Plus, Canada had long talked with fellow NIU coaches — the young and “dumb” group of guys, including Narduzzi, who’d had fun together years prior — about eventually working together again.
“We thought someday we’d all get back together somewhere, somehow,” Canada said. “To work with somebody I know and trust, that was the draw.”
A Panther at Last
Canada’s long stay in college football has had its pitfalls. Offensive coordinators, he’s learned, are highly criticized and analyzed. This is the job he loves, but the voices are hard to ignore.
“Nobody likes people to think they’re not doing a good job,” Canada said. “You go up to the dentist, everybody’s not going to be there watching the dentist fill the cavity and talk about it, write about it and criticize it like, ‘he should’ve done this,’ or, ‘he put the Novocaine in the wrong spot.’”
Over the years, his offensive philosophy has changed.
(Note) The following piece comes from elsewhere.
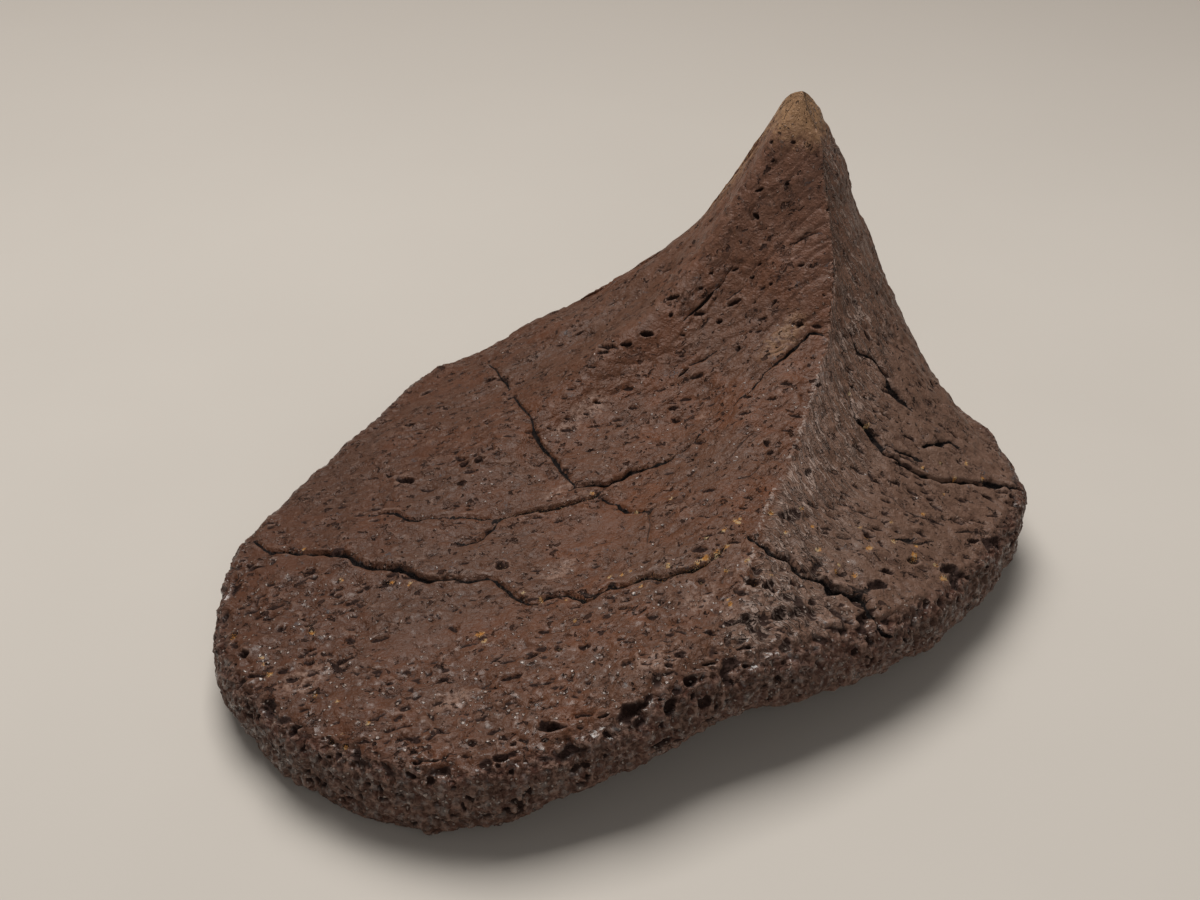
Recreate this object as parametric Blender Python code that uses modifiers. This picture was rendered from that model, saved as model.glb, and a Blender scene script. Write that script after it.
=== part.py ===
"""A keeled ankylosaur scute: one plate of fossil bone with a spike, lying on its underside.

The outside is one closed skin of columns and rings. Four ribs run down from the spike's tip to
the rim, with lines down the faces between them, and a rounded wall closes the edge down to a
dished underside. Lumps, cracks and pits are then pressed into the skin. Metres in the scene,
millimetres in this file; +Z is up, +Y runs along the keel from its low foot to the spike, and
+X points to the narrow side.
"""

import math
import random

import bmesh
import bpy
import numpy as np
from mathutils import Vector, noise
from mathutils.bvhtree import BVHTree

MM = 0.001
# The plan point that becomes the origin: the middle of the plate.
MIDDLE = (7.0, -7.2)

# Driving points, in millimetres: x, y and height. The spike's tip, then each line's points
# from the tip down to the rim. The keel and the shoulders are ribs; the faces hang between.
TIP = (26, 38, 57.9)
KEEL = [
    (28.0, 35.4, 56.6), (29.2, 33.3, 52.5), (30, 30.7, 47), (31.8, 26, 41), (33.2, 20, 34.5),
    (32.6, 14, 30), (31.8, 7.5, 27), (30.2, -1.4, 24.5), (28.4, -9, 22.6), (25.8, -19, 21),
    (24.4, -28, 19.7), (23.8, -36, 18.8),
]
FRONT_FACE = [
    (25.2, 35.2, 56.4), (24.2, 32.4, 49), (22.8, 27, 37.5), (20, 19, 28), (16.5, 9, 22),
    (12, -3, 18.6), (7.5, -18, 17), (3, -35, 16), (0, -50, 15.2),
]
LEFT_FACE = [
    (23.9, 36.0, 56.4), (21.8, 33.4, 48.5), (17.4, 27.6, 37), (12, 20.5, 28), (5.5, 12, 22),
    (-3, 0, 18.2), (-13, -14, 16), (-25, -31, 13.8), (-34, -44, 12.2),
]
LEFT_REAR_FACE = [
    (23.3, 37.8, 56.4), (20.6, 37.4, 48.5), (15, 34, 36.5), (8.5, 30.5, 28), (0.5, 26, 22),
    (-9, 19, 18), (-21, 10.5, 15.4), (-33, 0.5, 13.5),
]
LEFT_SHOULDER = [
    (23.6, 39.8, 56.4), (20.6, 42.2, 50), (15.6, 43, 40.5), (10, 41.5, 32), (3, 39.5, 26.5),
    (-9, 35.5, 19.5), (-22, 29.5, 14),
]
BACK = [(26.6, 41.0, 56.4), (27.4, 43.6, 48.5), (28, 46.5, 33), (28, 48.5, 21)]
RIGHT_SHOULDER = [
    (28.6, 39.2, 56.4), (30.8, 40.5, 51), (34.2, 40.5, 41.5), (38.4, 39.2, 32), (42.8, 38, 23.5),
    (46.6, 35.5, 16.5),
]
RIGHT_FACE = [
    (28.9, 37.4, 56.4), (30.8, 35.8, 50.5), (34, 31.5, 41), (38, 27, 33), (42.6, 21.5, 26),
    (48, 15.5, 20.5), (54, 10, 16.5),
]
RIGHT_FRONT_FACE = [
    (28.7, 36.2, 56.4), (30.9, 32.9, 49), (33.2, 27.5, 39.5), (35.8, 20.5, 32), (38, 11, 26),
    (40.2, 1, 22), (43, -9, 18.8), (46.6, -18, 16.4),
]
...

Most of all, he stressed that his offense fluctuates based on his personnel, pointing to the heavy use of tight ends at NC State one year and his running back dependent offense at Wisconsin in another.
“It’s a player’s game,” Canada said. “We’ve got to put our players in a position to make plays, and then they’ve got to make them.”
To Canada’s credit, Lynch praised his adaptability.
“I always thought he was really good at adjusting to the talent and type of players he was working with,” Lynch said.
From now until the start of the season, Canada will evaluate his offense’s strengths. It will be long, arduous work, having to teach a new offense to his team and then figure out which players stick out.
But Canada, who’s traveled a crisscrossed path to Pitt, wouldn’t have it any other way.
“I got my dream job, and a lot of people don’t get to do that,” Canada said.